The first game of the four-Test series between India and West Indies has already reached its conclusion, and most of us are yet to raise an eyebrow after its events. There was hardly any surprise in India’s dominating victory, their first-ever innings win in the Caribbean, as the visitors went 1-0 up.
Everything went according to plan, whether piling a massive score on the board, or bundling the hosts out for a little over 200 in the next couple of days. Even though the hosts showed occasional flashes of individual brilliance and resilience, it was never going to be enough to try and upset India’s plans of getting off to a successful start in their pursuit of a 4-0 result.
For newly-appointed coach Anil Kumble, who recently managed to beat Ravi Shastri to the top job, every department of the Indian team functioning as a well-oiled machine would have come as a pleasant sight as he got off to a winning start in his new role.
The stark difference in professionalism between the two sides, as well as the lack of star power in West Indies compared to that of a full strength Indian one did play its roles in deciding the fate of the first Test, which might go on to become a defining pattern for the rest of the series. However, talking about surprises, it was quite refreshing to see the Indian bowling attack fire as a whole in both the West Indian innings, rather than relying on individual excellence to fetch the results.
Perhaps the biggest gain for the Indians in this Test was the successful return of Mohammed Shami to international cricket.
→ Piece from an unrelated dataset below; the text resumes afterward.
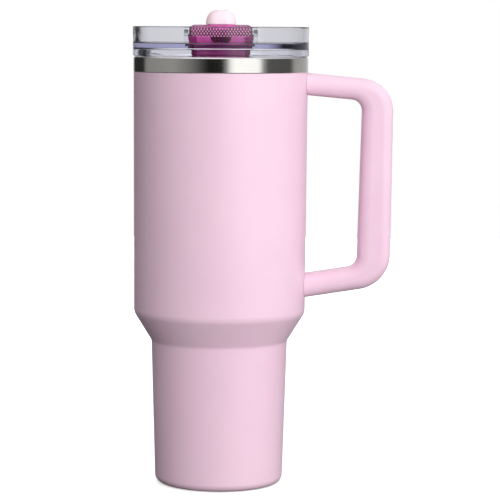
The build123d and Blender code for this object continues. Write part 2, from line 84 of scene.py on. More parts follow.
# %% A socket with operators
class Wire:
    """One output socket of a node tree, which arithmetic extends with more nodes."""

    def __init__(self, board, socket):
        self.board, self.socket = board, socket

    def _math(self, operation, *values):
        return self.board.add("ShaderNodeMath", {"operation": operation}, dict(enumerate(values)))

    def __add__(self, other): return self._math("ADD", self, other)
    def __radd__(self, other): return self._math("ADD", other, self)
    def __sub__(self, other): return self._math("SUBTRACT", self, other)
    def __rsub__(self, other): return self._math("SUBTRACT", other, self)
    def __mul__(self, other): return self._math("MULTIPLY", self, other)
    def __rmul__(self, other): return self._math("MULTIPLY", other, self)
    def __truediv__(self, other): return self._math("DIVIDE", self, other)
    def __pow__(self, other): return self._math("POWER", self, other)
    def sine(self): return self._math("SINE", self)
    def absolute(self): return self._math("ABSOLUTE", self)
    def angle(self, other): return self._math("ARCTAN2", self, other)


print("arithmetic on sockets ready")


# %% A node tree with one method for every node
class Board:
    """A node tree and one general method that adds any node."""

    def __init__(self, tree):
        self.tree = tree
        tree.nodes.clear()

    def add(self, kind, settings=None, inputs=None, output=0):
        """Adds a node, sets it, fills or links its inputs, and returns one of its outputs."""
        node = self.tree.nodes.new(kind)
        for name, value in (settings or {}).items():
            if name == "stops":
                ramp = node.color_ramp
                while len(ramp.elements) > 1:
                    ramp.elements.remove(ramp.elements[-1])
                for i, (place, colour) in enumerate(value):
                    stop = ramp.elements[0] if i == 0 else ramp.elements.new(place)
                    stop.position, stop.color = place, (*colour, 1.0)
            else:
                setattr(node, name, value)
        for key, value in (inputs or {}).items():
            if isinstance(value, Wire):
                self.tree.links.new(value.socket, node.inputs[key])
            else:
                node.inputs[key].default_value = value
        return Wire(self, node.outputs[output]) if node.outputs else None

    def place(self):
        """Object coordinates, in metres from the origin of the frame."""
        return self.add("ShaderNodeTexCoord", output="Object")

    def parts(self, vector):
        """The x, y and z of a vector."""
        return [self.add("ShaderNodeSeparateXYZ", {}, {0: vector}, output=i) for i in range(3)]

    def scaled(self, vector, factors):
        """A vector stretched along each axis."""
        return self.add("ShaderNodeVectorMath", {"operation": "MULTIPLY"}, {0: vector, 1: factors})

    def noise(self, vector, scale, detail=2.0, roughness=0.5):
        """Smooth noise between 0 and 1."""
        return self.add("ShaderNodeTexNoise", {}, {
            "Vector": vector, "Scale": scale, "Detail": detail, "Roughness": roughness})

    def fit(self, value, low, high, to_low=0.0, to_high=1.0):
        """A value carried smoothly from one range to another, and kept inside it."""
        return self.add("ShaderNodeMapRange", {"interpolation_type": "SMOOTHSTEP"}, {
            "Value": value, "From Min": low, "From Max": high, "To Min": to_low, "To Max": to_high})

    def blend(self, factor, first, second):
        """A mix of two colours."""
        return self.add("ShaderNodeMix", {"data_type": "RGBA"}, {
            0: factor, 6: first, 7: second}, output=2)

    def bump(self, height, distance, strength=1.0):
        """A normal tilted by a height field, whose full swing is distance in metres."""
        return self.add("ShaderNodeBump", {}, {
            "Strength": strength, "Distance": distance, "Height": height})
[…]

Having last featured in the heart-breaking semi-final loss to Australia in the 2015 World Cup, Shami was confined out of the field for a period of 18 months thanks to a knee surgery.
Few would have expected him to produce the kind of spells that he did in his comeback match, for the way he troubled the West Indian batsmen with a barrage of short balls, and bowled along an attacking channel to grab a four-wicket haul in the first innings made it look as if he had been bowling at the top level all those months.
What was even better was the fact that Shami seems to have retained his pace and his ability to obtain reverse swing, and that certainly is great news for the Indian team with the long home Test season that lies ahead of them. Like Shami, Umesh Yadav too was impressive with his bounce and swing, as the duo shared eight wickets in the first innings to ensure the follow-on.
Ravichandran Ashwin, whose rise in international cricket since his international debut in 2010 to become India’s first-choice spinner across formats, had been having a mixed run in 2016. While he produced devastating spells against Sri Lanka in the T20I series earlier this year, he registered below-par performances both in the tour of Australia as well as in the recently-concluded Indian Premier League.
However, the way he ran through the West Indian batting order in their second innings to record his second-best Test figures of 7/83 was his way of announcing his return to form. The Tamil Nadu offie managed to create pressure early on the fourth day with a couple of early breakthroughs, and his utilisation of the drift created by the strong breeze that helped scalp dangerous batsmen Marlon Samuels and Jason Holder, completed the annihilation of the misfiring West Indian lineup. Add a stroke-filled century to that performance, and Ashwin has already presented a strong case for him to be considered a genuine all-rounder.
The experienced Amit Mishra, whom one can safely describe as a talent that has been underutilised by the Indians for long, has been of valuable support to Ashwin when Virat Kohli chose to employ spin from both ends. Mishra played a supporting role in the just-concluded Test, and will definitely look to steal the spotlight from Ashwin in the coming games, if he is retained that is.
The one area where the pacers and spinners need to improve upon is their ability to finish what they start, which, sadly, they couldn’t as a result of complacency. The result would have been a much-more lop-sided one had it not been for the lower-order bravery displayed by skipper Holder as well as World T20 hero Carlos Brathwaite, and they managed to drag the West Indian innings past the 200-run mark on both occasions.
While their progress in the series so far has been great, improvement in this aspect by not letting their guard down after the fall of eight-odd wickets would make it superb.
Coming back to the positive aspects of the bowling performance, the manner in which the pacers and spinners worked together towards achieving the common goal of upsetting the opposition bodes well for the Indian cricket team, not just for whitewashing the series, but for the road ahead. With the bowling team functioning as a proper unit, with the batting department doing its job, there is little stopping the Indians from becoming the No 1 team again.